Para muchos analistas políticos, una de las herencias más pesadas del gobierno de Santos es la polarización del país y su consecuente peligro para las instituciones. Ahora que el ex presidente Álvaro Uribe es investigado por la Corte Suprema, la polarización ha llegado al punto de que la mitad del país considera que la corte está impedida moralmente para procesar al otrora hombre fuerte del país.
Del otro lado, la izquierda considera que el gobierno entrante a la cabeza de Iván Duque es ilegítimo. Se habla incluso de una resistencia civil. Algo parecido a lo que dio inicio a varios grupos guerrilleros. Y Santos, en el medio, víctima de esa polarización.

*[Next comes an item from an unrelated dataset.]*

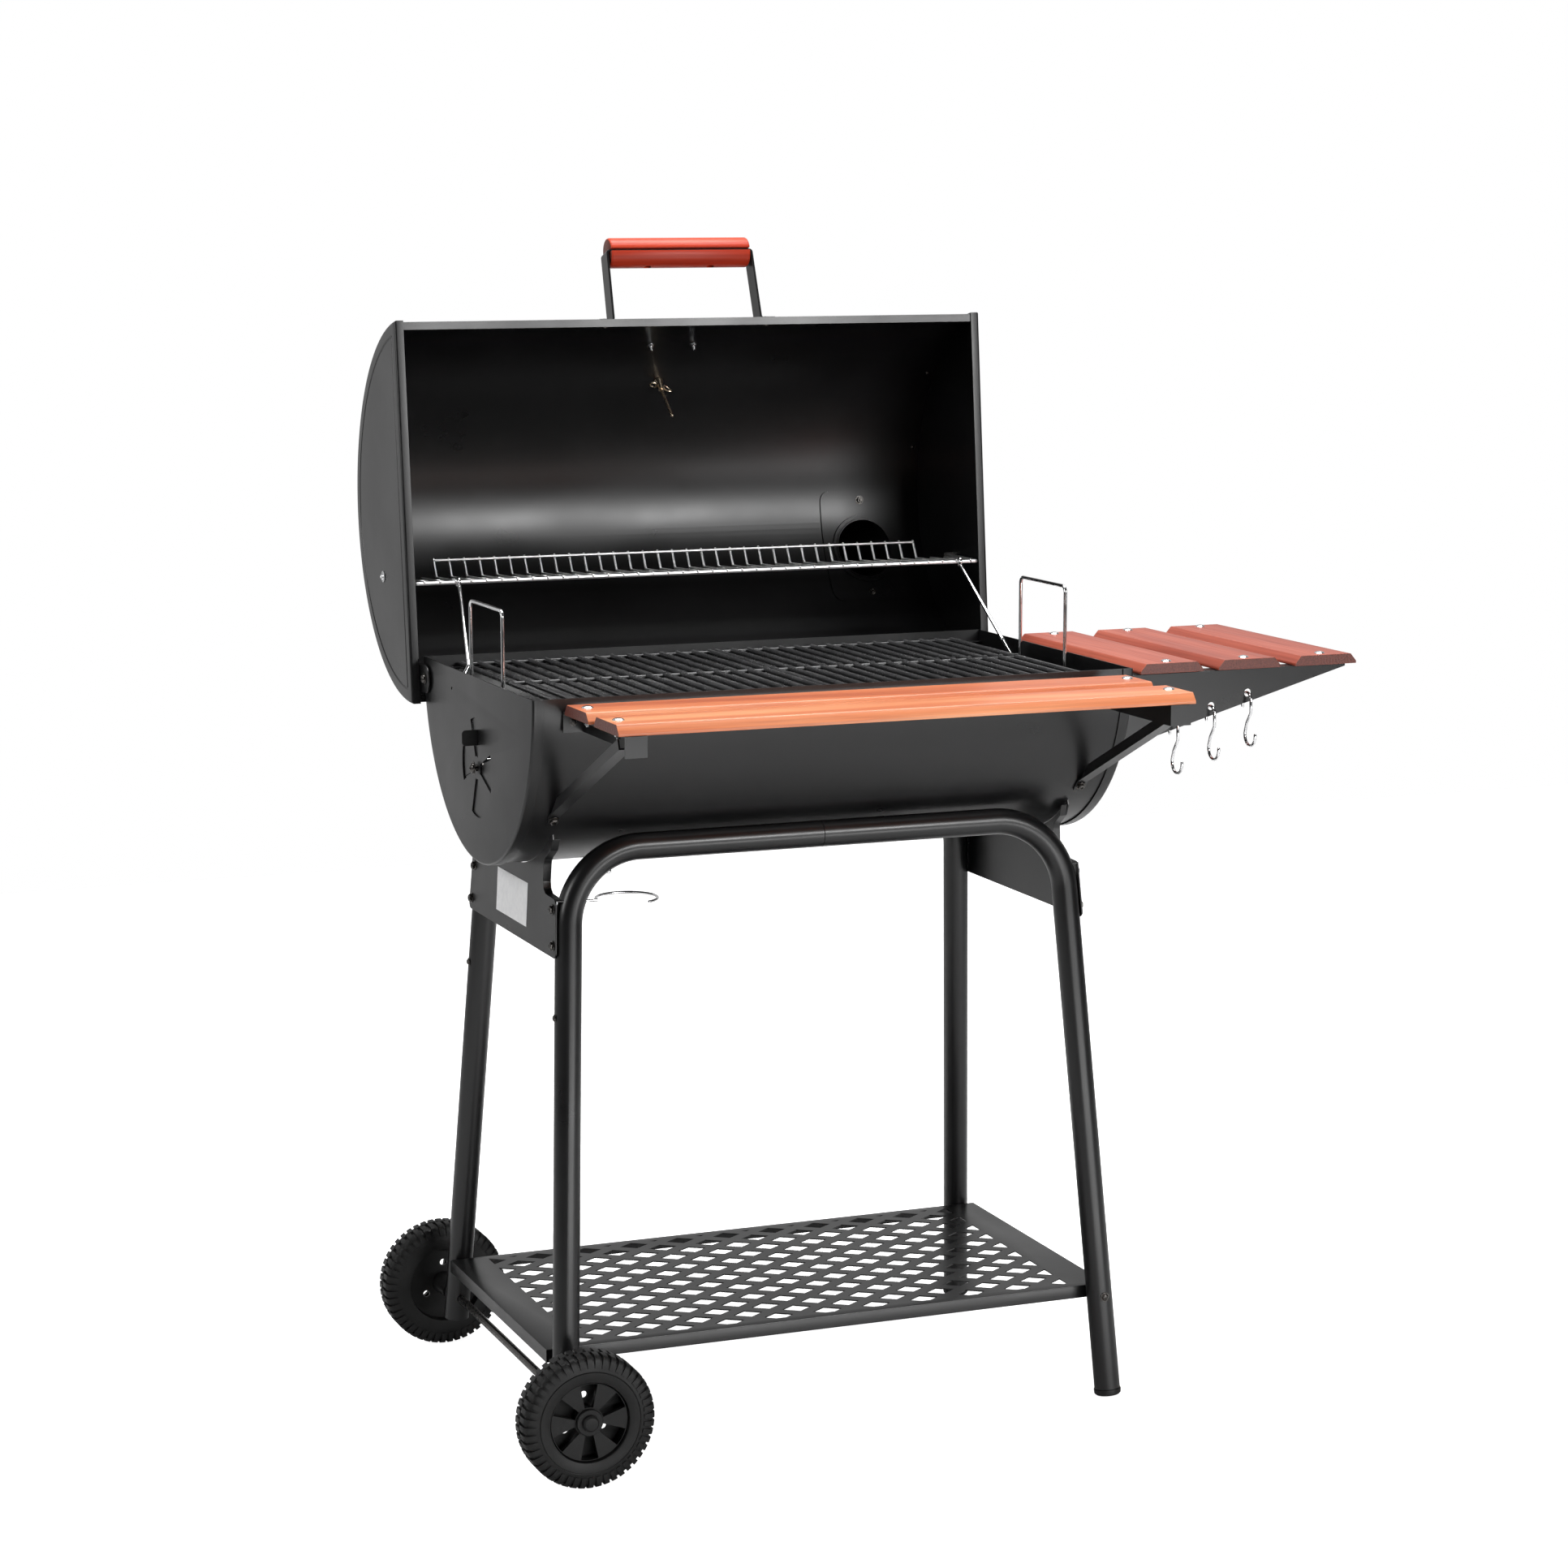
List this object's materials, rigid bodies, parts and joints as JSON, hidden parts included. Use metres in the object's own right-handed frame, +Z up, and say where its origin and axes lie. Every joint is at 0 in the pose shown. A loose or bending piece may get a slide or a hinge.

Y es que en ese centro, Santos no logró conquistar a nadie. Logró la desmovilización de la guerrilla pero con una sensación de impunidad. Creó grandes infraestructuras pero dejó la sensación de que las grandes empresas imponían su voluntad. Logró acuerdos en el Congreso pero todos bajo la duda de la “mermelada” o compra de votos. Rompió sus relaciones con Nicolás Maduro, pero después de haberlo respaldado por años a cambio del apoyo a su proceso de paz. Y así podríamos enumerar una larga lista de aciertos desacertados en los que el presidente dio un pasito adelante y dos para atrás que hacen que el presente probablemente sea mucho más cruel que su lugar en la historia.